Council confounded by Stanton's return

00:17, Nov 22 2012
Hone Ma Heke
FLOUTING THE COUNCIL: : Hone Ma Heke giving rides to members of the public in Trafalgar St, Nelson to help feed his horse, Barney.

A court injunction preventing Nelson vagrant Lewis Stanton from the Tahunanui Reserve will be served this week if he is seen there, the Nelson City Council says.

The Nelson beggar, also known as Hone Ma Heke, and his horse, Barney, were seen in the city again yesterday after narrowly avoiding another trespass order. The council has been trying to resolve where he can stay.

Marsden Valley resident Craig Gass, incensed that Mr Stanton was defecating in a creek near where he was permitted to camp in the valley, told the council yesterday it needed to "harden up".

Mr Gass also said Mr Stanton's presence had attracted others to camp in the area in tents and cars.

"This is an area where there is no camping and no fires. Short-term, I don't have a problem with this, but long-term, I do."

He said he had seen Mr Stanton defecating in the creek and throwing waste into it.


"He has to be made to comply, because at the moment he's just giving you the bird."

He questioned how the council could implement its freedom camping bylaw if it could not address the issues around Mr Stanton.

Mr Stanton was instructed to use the toilets at the Marsden Valley cemetery, 700 metres from where he was camping.

Council executive manager of network services Alec Louverdis said he was about to trespass Mr Stanton from the Marsden Valley reserve this week, but Mr Stanton left the site before the order was given. He has now waived any right to return to camp there.

Mr Stanton has shunned attempts by the council to try to find a middle ground that acknowledges public angst at his behaviour, while trying to accommodate his lifestyle preference.

In response to a question from councillor Kate Fulton about what the council could do, Mr Gass said it needed to persist.

"Pick him up with his horse and cart and take him to Somes Island," he suggested.

Councillor Mike Ward said the problem was that the council was dealing with a person who did not care about consequences.

He said the matter had been very hard on council staff, and very time-consuming.

Councillor Pete Rainey described Mr Stanton as a "very special case, who unfortunately had chosen to live in Nelson".

Councillor Paul Matheson suggested moulding Mr Stanton into a sculpture and "sticking him where he could welcome people to Nelson".

The council is looking at issuing Mr Stanton with a special permit to camp for short periods at Branford Park, the Queen Elizabeth II Dr mounds (adjacent to the Founders Heritage Park boundary), Guppy Park and Pioneers Park, but after consulting the public and businesses, it doubts that these will be palatable options.
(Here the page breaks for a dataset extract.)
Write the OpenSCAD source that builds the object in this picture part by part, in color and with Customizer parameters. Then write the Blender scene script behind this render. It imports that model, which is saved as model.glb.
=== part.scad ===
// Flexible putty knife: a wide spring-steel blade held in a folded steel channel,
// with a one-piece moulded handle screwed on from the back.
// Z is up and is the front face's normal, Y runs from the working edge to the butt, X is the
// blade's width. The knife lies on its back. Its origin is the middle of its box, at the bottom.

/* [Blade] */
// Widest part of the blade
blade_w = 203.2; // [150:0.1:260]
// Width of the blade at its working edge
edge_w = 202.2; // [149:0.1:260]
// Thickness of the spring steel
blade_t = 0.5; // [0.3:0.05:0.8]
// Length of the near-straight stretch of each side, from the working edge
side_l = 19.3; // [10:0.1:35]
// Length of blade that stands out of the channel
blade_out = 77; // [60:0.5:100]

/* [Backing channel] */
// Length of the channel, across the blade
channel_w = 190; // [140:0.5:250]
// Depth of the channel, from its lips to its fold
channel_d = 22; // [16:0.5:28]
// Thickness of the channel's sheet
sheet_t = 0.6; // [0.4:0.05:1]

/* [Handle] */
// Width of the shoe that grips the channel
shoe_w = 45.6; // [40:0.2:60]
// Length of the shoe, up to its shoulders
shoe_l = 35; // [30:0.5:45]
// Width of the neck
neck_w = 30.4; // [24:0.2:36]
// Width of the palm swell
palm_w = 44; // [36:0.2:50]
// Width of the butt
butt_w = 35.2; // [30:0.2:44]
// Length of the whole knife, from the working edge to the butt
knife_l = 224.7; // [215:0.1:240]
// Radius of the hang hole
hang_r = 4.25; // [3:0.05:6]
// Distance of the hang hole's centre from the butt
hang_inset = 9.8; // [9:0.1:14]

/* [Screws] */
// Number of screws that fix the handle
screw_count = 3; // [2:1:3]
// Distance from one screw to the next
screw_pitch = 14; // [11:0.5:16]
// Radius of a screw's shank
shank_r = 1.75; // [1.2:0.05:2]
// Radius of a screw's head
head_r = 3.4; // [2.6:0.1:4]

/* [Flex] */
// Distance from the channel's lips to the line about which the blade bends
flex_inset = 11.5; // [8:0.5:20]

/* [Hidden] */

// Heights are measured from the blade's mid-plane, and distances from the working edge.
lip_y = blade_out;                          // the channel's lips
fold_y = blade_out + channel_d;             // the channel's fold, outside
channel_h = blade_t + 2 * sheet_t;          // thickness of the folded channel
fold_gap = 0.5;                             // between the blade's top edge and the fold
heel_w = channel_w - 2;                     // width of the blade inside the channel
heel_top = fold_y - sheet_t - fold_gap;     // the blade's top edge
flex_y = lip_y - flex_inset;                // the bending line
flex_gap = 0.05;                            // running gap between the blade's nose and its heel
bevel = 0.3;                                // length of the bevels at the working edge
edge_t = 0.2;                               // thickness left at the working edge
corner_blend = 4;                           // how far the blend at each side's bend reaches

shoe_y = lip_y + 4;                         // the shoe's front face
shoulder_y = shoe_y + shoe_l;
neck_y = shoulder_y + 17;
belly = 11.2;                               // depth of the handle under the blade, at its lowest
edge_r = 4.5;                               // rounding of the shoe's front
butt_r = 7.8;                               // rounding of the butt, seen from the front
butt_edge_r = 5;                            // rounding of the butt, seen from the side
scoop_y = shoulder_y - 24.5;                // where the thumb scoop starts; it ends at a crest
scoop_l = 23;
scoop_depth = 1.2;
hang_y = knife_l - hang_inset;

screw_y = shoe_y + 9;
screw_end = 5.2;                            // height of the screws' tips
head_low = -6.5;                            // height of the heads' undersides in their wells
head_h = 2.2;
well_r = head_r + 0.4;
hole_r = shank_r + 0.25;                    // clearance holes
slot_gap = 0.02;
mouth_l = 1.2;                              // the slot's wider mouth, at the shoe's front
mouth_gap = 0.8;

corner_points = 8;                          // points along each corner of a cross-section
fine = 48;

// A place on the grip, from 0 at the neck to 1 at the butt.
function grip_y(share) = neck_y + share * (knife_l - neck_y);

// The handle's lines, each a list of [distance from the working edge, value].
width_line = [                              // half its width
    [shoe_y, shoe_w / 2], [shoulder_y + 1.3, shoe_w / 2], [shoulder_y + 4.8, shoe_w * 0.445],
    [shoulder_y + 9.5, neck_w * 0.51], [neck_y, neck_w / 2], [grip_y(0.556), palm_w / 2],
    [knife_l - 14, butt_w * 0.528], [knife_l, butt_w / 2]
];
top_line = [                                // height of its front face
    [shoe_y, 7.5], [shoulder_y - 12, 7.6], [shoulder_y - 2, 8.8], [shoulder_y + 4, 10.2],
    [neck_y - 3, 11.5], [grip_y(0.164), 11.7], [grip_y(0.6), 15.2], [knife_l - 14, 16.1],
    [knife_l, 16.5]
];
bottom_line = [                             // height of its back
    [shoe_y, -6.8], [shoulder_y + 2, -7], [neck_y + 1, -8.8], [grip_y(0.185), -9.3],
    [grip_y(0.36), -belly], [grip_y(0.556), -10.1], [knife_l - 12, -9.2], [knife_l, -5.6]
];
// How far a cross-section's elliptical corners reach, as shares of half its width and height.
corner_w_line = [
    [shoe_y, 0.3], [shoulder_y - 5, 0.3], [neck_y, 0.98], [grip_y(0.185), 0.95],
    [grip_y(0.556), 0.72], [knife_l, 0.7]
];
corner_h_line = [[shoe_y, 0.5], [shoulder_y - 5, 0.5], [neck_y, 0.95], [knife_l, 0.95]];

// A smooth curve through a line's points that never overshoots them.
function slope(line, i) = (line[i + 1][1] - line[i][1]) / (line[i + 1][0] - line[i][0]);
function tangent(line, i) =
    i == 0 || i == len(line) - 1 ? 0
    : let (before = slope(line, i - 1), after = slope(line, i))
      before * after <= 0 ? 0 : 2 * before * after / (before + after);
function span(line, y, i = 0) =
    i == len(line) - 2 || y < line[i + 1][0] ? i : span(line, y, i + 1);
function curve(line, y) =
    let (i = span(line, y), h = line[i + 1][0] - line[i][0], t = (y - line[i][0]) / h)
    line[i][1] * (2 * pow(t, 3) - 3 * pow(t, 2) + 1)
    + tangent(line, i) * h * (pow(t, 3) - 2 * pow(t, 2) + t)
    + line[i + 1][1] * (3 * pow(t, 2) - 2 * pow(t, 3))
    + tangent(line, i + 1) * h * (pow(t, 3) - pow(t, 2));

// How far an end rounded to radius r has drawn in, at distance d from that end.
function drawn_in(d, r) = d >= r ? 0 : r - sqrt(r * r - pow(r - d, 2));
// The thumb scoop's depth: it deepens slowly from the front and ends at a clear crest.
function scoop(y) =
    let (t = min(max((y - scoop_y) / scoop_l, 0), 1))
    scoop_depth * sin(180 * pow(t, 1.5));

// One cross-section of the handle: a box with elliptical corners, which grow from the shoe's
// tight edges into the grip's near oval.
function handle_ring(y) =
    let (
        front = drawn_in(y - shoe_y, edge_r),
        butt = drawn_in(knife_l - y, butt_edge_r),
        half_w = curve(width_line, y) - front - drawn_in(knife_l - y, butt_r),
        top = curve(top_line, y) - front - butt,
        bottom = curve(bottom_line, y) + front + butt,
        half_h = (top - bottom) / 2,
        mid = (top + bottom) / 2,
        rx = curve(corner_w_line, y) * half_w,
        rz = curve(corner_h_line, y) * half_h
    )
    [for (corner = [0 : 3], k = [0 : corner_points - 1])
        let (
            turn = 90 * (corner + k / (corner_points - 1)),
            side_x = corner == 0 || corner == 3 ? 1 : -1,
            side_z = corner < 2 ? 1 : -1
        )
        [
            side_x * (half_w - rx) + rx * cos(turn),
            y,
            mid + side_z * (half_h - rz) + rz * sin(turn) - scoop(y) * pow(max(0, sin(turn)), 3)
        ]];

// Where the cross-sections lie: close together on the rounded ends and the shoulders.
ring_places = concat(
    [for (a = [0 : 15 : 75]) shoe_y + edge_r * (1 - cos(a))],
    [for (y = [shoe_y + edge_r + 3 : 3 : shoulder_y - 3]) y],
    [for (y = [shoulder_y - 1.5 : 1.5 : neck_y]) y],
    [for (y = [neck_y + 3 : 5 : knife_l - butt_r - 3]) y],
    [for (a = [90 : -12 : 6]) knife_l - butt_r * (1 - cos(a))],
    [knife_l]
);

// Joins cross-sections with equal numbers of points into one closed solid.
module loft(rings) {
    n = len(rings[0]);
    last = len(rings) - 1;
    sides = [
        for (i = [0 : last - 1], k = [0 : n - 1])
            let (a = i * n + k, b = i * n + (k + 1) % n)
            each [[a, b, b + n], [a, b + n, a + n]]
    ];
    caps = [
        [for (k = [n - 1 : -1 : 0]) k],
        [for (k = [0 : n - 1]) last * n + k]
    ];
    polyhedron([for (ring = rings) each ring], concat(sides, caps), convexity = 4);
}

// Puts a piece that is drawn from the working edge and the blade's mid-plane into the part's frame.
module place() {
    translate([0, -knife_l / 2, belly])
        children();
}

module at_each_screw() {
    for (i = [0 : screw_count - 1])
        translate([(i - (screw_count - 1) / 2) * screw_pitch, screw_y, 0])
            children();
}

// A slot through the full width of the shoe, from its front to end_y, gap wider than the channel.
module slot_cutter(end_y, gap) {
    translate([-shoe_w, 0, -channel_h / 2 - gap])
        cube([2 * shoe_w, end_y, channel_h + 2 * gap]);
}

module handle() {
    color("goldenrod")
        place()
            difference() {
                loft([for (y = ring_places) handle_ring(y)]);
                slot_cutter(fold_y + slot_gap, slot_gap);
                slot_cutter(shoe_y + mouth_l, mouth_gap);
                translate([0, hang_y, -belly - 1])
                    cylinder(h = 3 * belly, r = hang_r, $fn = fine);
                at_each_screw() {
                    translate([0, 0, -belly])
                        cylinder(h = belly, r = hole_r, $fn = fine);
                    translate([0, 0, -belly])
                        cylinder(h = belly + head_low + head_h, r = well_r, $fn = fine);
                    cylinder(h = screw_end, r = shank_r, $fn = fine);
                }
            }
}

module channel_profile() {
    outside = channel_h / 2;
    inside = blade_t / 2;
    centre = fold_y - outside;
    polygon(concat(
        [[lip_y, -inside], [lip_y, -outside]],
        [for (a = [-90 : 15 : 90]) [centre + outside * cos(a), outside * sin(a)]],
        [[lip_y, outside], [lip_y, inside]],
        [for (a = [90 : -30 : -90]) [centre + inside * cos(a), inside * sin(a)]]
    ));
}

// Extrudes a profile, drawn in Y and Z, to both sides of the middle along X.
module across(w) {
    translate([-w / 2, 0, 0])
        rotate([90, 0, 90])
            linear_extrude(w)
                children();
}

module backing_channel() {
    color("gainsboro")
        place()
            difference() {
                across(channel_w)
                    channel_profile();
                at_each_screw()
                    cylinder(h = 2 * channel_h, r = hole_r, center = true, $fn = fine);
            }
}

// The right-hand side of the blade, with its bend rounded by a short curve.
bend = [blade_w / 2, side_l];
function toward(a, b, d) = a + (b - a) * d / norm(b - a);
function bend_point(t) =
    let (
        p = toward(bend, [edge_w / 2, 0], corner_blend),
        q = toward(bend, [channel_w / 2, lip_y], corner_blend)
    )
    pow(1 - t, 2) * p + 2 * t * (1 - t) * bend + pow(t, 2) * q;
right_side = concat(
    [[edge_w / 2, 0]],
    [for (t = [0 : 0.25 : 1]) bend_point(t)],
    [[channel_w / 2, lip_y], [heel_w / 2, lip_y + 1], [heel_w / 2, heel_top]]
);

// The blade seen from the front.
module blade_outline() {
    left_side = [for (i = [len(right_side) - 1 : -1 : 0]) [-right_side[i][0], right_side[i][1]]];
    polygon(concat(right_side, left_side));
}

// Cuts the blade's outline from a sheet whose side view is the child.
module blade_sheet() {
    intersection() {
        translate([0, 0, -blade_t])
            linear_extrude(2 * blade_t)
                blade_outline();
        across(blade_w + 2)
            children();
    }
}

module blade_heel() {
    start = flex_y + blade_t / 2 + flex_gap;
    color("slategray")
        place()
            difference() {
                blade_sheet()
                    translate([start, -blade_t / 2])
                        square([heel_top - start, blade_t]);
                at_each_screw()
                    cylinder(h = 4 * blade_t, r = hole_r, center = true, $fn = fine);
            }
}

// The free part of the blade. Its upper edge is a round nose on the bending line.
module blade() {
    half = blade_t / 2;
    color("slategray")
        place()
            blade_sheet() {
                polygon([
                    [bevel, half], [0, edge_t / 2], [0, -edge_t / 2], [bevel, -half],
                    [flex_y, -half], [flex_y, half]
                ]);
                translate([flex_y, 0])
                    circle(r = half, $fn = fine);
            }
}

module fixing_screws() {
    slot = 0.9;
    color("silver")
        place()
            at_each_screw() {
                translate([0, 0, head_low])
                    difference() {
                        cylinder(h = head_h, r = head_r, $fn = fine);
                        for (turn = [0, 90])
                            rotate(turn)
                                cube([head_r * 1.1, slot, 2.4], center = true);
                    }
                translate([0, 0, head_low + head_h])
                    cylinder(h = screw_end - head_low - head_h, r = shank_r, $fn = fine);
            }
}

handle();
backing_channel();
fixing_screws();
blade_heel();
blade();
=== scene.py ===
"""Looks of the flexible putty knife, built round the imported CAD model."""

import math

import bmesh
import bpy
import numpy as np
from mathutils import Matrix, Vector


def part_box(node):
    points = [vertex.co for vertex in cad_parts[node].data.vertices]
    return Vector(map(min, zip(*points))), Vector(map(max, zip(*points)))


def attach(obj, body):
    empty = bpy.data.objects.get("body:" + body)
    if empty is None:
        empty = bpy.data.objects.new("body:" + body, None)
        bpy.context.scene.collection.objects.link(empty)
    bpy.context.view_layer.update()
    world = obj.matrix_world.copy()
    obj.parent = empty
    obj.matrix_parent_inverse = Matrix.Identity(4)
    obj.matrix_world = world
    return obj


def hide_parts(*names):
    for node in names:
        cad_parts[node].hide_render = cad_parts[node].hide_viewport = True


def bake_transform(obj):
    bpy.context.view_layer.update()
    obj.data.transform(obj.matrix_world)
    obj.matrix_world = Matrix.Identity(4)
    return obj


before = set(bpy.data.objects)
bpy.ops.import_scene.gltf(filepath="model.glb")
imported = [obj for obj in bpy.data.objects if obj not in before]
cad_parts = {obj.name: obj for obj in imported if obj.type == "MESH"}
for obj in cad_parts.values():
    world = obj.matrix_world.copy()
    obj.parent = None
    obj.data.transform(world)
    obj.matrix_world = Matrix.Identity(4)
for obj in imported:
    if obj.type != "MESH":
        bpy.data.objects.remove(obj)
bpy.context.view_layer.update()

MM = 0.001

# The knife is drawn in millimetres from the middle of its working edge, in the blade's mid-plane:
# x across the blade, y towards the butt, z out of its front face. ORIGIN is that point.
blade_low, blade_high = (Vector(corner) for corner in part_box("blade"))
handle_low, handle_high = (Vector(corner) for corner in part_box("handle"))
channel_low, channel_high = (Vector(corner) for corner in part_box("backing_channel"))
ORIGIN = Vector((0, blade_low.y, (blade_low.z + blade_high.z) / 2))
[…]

Until recently, Mr Stanton spent more than 18 months protesting against the council in Trafalgar St. He started his protest after being arrested for repeatedly breaching council bylaws by camping overnight on council land.

This was after the council imposed a blanket trespass order on Mr Stanton, in an attempt to stop him entering most of the public reserves in the city, but the order was thrown out in court.

The council looked after his horse and cart, and on numerous occasions offered to return them if Mr Stanton agreed not to camp overnight on council land. Mr Stanton refused the offer, saying it breached his human rights.

The standoff was resolved, and he got his horse and cart back.

Until this week, Mr Stanton had been camping in Marsden Valley. During that time, he was seen at Tahunanui Beach offering people rides in his horse and cart for koha.

This upset tourism business operator Hugh Briggs, who also voiced his protest at yesterday's council meeting about why Mr Stanton was able to offer rides at the Tahunanui Reserve without the necessary approval required by other operators.

"I'm happy for him to operate there, but he has to learn to take responsibility the same way as other commercial operators," Mr Briggs said. He said what Mr Stanton was doing was unsafe.

Mr Louverdis said he had written to the Labour Department expressing concern, but the department would not look at the matter because it was not considered work-related.

The council said Mr Stanton needed a permit and a concession to operate rides at Tahunanui because of public liability and indemnity issues, but Mr Stanton had indicated that he had no intention of applying for either.